The Museum School is located in the Grand Rapids Public Museum and is a partnership between the museum, Grand Valley State University, Kendall College of Art & Design/Ferris State University, City of Grand Rapids, and Downtown Grand Rapids Inc. It will ultimately serve grades 6-12. Its open to all Grand Rapids students chosen by lottery. Its not a test-in school.

What makes the school special is its design. The principal told me they designed the school backwards from the skills they thought students would need to be successful in life and work in 2050. Wow! That’s exactly the perspective we need in designing schools.

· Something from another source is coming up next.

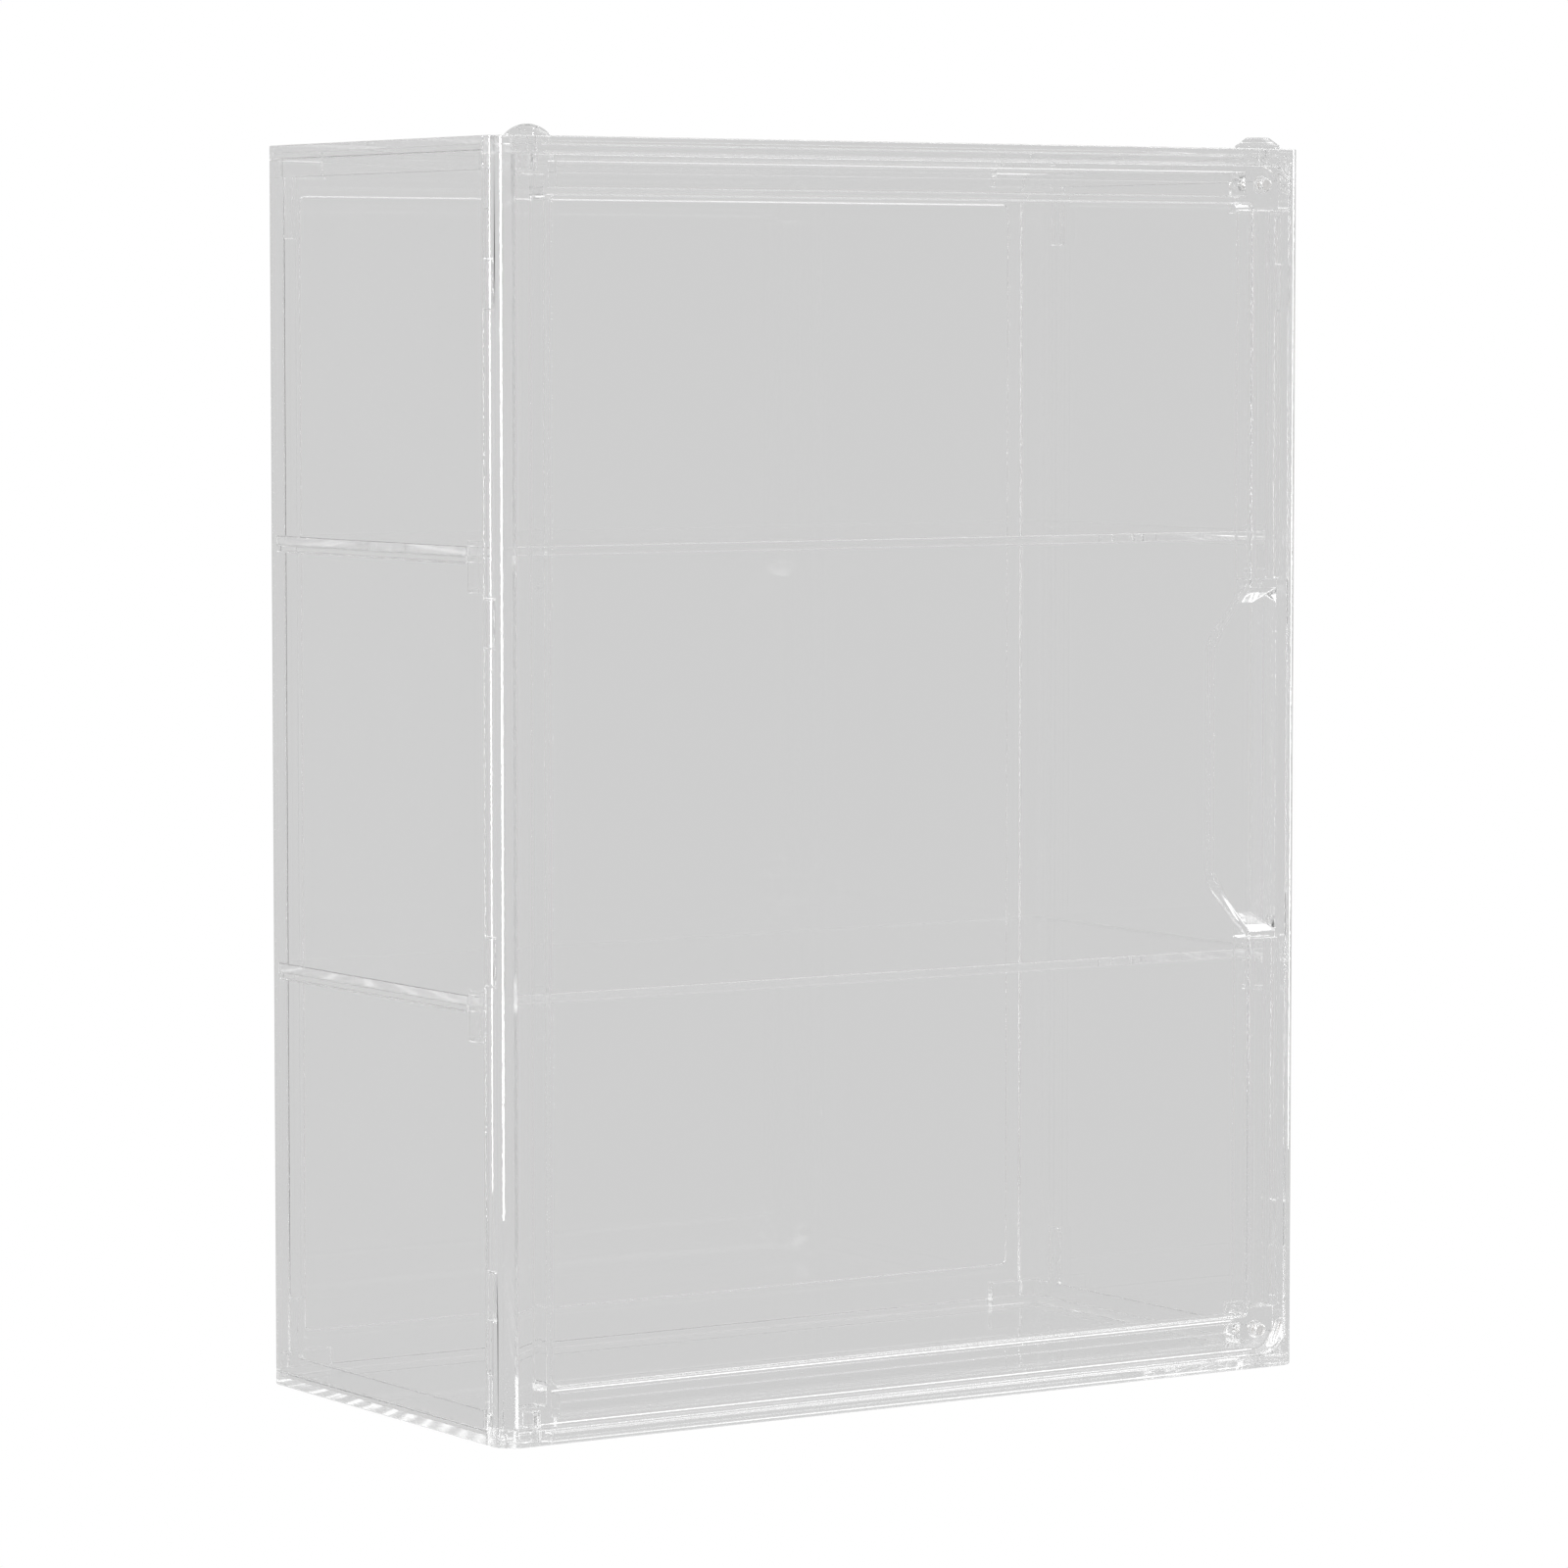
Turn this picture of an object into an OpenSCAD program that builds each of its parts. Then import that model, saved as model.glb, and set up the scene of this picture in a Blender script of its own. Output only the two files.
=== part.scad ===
// Clear three-tier shoe display case: a snap-together cabinet with two shelves and a hinged front door.
// Frame: origin at the middle of the footprint on the resting surface, front towards -Y, +Z up.

/* [Case] */
// Width of the case over the side panels
case_w = 304; // [240:1:360]
// Depth of the case from the front frame to the back panel
case_d = 152; // [130:1:260]
// Height of the case without the pivot caps
case_h = 400; // [360:5:460]
// Radius of the upright outer corners
corner_r = 7.5; // [6:0.5:9]
// Thickness of the moulded panels
wall = 2.4; // [2:0.1:3]
// Width of the front frame's face at the sides
frame_side = 6; // [5.5:0.25:7]
// Height of the front frame's face at the top and bottom
frame_rail = 5; // [4.5:0.25:6]
// Depth of the front frame
frame_d = 10; // [10:0.5:12]

/* [Shelves] */
// Height of the lower shelf's top
lower_shelf_top = 137.5; // [120:0.5:150]
// Height of the upper shelf's top
upper_shelf_top = 275.3; // [250:0.1:300]
// Thickness of a shelf
shelf_t = 3; // [2.5:0.25:3.5]

/* [Door] */
// Gap between the door and the frame
door_gap = 0.5; // [0.4:0.1:0.8]
// Depth of the door's rim
door_d = 10.5; // [10:0.1:10.6]
// Thickness of the door's rim walls and front face
rim_t = 2.2; // [1.8:0.1:2.4]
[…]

Thinking about what capacities today’s kids will need over a lifetime in a world which is going to be constantly transformed by smarter and smarter machines increasingly able to do what humans do today.

The answer they came up with is far beyond what is on the standardized tests that dominate how our schools are designed today. They have designed the school around creativity, curiosity and collaboration.

You can see why XQ chose them as one of only ten grant winners out of 700 national applicants.

The folks behind both the Museum School and XQ: The Super School Project understand, unlike far too many educators, policymakers and business leaders, is that schooling needs to be fundamentally redesigned to build broad skills rather than just narrow content skills that are on the test or skills specific to an occupation. The reason why so many high school graduates are not ready for either college or career is predominantly what schooling is designed to achieve, not execution. Yes we need schools that are executed better. But better execution of the current design will still leave far too many high school graduates not ready to succeed either in college or career.

The Museum School has defined the foundation skills needed for life and career success as creativity, curiosity and collaboration. XQ has defined them as masters of all fundamental literacies; holders of foundational knowledge; original thinkers for an uncertain world; learners for life and generous collaborators for tough problems.

At Michigan Future we believe the 6Cs from the book Becoming Brilliant define the skill set that all kids need:

  • collaboration
  • communication
  • content
  • critical thinking
  • creativity
  • confidence

Each definition requires fundamental change in what we teach (curriculum) and how we teach (pedagogy).

Its far past the time when we should have rethought high school––actually all schooling. As the XQ folks say: “We’ve gone from the Model T to the Tesla and from the switchboard to the smartphone. Yet high school has remained frozen in time.” That needs to change quick.